Biobasierter Sonnenschutz für Hausfassaden

Biobasierter Sonnenschutz für Hausfassaden

Kiefernzapfen dienten Forschenden aus Stuttgart und Freiburg als Vorbild für ein neues biobasiertes Verschattungssystem für Gebäudefassaden, das sich selbstständig dem Wetter anpasst und energieautark arbeitet.

Das adaptive, selbstanpassende Verschattungssystem „Solar Gate“ unterstützt die Klimaregulierung von Gebäuden.
Das adaptive, selbstanpassende Verschattungssystem „Solar Gate“ unterstützt die Klimaregulierung von Gebäuden.

Die Natur bietet zahlreiche Vorbilder, die von der Bionik in innovative Produkte verwandelt werden. Ein aktuelles und faszinierendes Beispiel dafür ist die Zusammenarbeit von Forschenden der Universitäten Stuttgart und Freiburg, die ein selbst anpassendes Verschattungssystem nach dem Vorbild von Kiefernzapfen entwickelt haben.

Ihre Lösung ist nicht nur bioinspiriert, sondern auch biobasiert: Das System besteht vollständig aus Zellulosefasern – einem reichlich vorhandenen und erneuerbaren Material. Der besondere Clou dabei: Es arbeitet vollständig energieautark.

Biobasiert und energieautark

„Wir haben ein Verschattungssystem entwickelt, das sich abhängig von den Wetterbedingungen selbstständig öffnet und schließt, ohne dass dafür jegliche Betriebsenergie oder mechatronische Elemente benötigt werden“, sagt Achim Menges von der Universität Stuttgart. „Die Biomaterialstruktur selbst ist die Maschine.“

Das Fassadensystem Solar Gate ist damit das erste wetteradaptive Verschattungssystem, das vollständig ohne elektrische Antriebsenergie auskommt. Die Ergebnisse des Projekts beschreibt das Forschungsteam nun im Fachmagazin Nature Communications. Beteiligt waren Forschende aus den Exzellenzclustern „Integratives Computerbasiertes Planen und Bauen für die Architektur“ (IntCDC) an der Universität Stuttgart sowie „Living, Adaptive and Energy-autonomous Materials Systems (livMatS)“ an der Universität Freiburg.

Zellulose im 4D-Druck

Das natürliche Baumaterial Zellulose besitzt die vorteilhafte Eigenschaft, bei Feuchtigkeitsschwankungen zu quellen und zu schrumpfen. Diese sogenannte Hygromorphie ermöglicht es pflanzlichen Strukturen wie Kiefernzapfen oder Blütenständen, sich abhängig von der Umgebung selbstständig zu öffnen und zu schließen.
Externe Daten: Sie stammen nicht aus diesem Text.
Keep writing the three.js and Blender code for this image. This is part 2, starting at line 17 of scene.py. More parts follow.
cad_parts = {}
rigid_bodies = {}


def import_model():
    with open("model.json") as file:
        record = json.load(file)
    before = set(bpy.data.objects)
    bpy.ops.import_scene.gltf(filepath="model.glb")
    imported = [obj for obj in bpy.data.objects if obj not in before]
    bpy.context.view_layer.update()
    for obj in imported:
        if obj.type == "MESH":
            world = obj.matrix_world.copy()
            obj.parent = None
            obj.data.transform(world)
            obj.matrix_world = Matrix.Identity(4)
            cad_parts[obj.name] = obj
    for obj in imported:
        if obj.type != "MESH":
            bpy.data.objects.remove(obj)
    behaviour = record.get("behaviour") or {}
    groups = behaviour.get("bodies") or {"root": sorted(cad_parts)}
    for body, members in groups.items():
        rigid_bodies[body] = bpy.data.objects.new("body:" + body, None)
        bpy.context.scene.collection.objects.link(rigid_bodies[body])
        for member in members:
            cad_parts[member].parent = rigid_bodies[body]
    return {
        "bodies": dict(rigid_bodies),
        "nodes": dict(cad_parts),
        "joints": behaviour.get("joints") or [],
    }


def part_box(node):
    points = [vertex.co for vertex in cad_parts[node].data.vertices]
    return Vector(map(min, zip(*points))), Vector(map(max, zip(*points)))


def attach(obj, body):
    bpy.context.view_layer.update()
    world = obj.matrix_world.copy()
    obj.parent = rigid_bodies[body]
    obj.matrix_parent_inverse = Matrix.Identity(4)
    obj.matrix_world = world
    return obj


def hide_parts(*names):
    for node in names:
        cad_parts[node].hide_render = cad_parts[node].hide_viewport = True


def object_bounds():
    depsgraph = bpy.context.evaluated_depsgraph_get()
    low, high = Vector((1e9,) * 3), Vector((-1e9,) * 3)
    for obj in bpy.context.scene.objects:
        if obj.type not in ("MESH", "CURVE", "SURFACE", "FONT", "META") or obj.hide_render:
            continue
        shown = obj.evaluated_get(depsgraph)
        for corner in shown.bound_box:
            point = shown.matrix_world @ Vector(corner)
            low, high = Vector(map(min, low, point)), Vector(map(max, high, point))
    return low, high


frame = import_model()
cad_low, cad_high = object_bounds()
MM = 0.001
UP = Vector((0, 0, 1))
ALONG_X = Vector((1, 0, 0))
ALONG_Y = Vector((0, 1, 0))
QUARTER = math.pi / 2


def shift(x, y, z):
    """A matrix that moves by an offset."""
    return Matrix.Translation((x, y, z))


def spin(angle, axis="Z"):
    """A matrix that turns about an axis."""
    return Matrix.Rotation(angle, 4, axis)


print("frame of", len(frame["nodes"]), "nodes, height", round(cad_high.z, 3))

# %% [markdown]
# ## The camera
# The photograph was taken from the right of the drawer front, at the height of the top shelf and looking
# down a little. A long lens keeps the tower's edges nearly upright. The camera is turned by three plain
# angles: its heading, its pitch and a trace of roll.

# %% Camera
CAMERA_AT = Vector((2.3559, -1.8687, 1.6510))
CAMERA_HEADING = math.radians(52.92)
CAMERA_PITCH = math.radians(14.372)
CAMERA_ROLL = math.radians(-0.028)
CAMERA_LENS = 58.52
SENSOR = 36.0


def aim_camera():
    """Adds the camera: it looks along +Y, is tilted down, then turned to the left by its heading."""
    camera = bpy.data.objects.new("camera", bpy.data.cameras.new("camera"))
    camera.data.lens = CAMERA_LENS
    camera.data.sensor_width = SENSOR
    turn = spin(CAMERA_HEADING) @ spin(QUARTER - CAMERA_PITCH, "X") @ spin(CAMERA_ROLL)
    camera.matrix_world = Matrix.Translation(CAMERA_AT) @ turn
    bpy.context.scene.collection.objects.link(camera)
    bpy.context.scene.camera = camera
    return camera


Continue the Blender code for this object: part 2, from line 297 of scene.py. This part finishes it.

In Anlehnung an diese natürlichen Vorbilder hat das Forschungsteam Zellulosefasern präzise angepasst und zu einer zweischichtigen Struktur verarbeitet. Dabei kam eine Erweiterung der additiven Fertigung – bekannt als 3D-Druck – zum Einsatz, bei der Material Schicht für Schicht aufgetragen wird. Im sogenannten 4D-Druckverfahren entsteht so durch computergesteuerte Extrusion der Zellulosefasern ein Material, das sich selbstständig und reversibel an äußere Einflüsse anpassen kann.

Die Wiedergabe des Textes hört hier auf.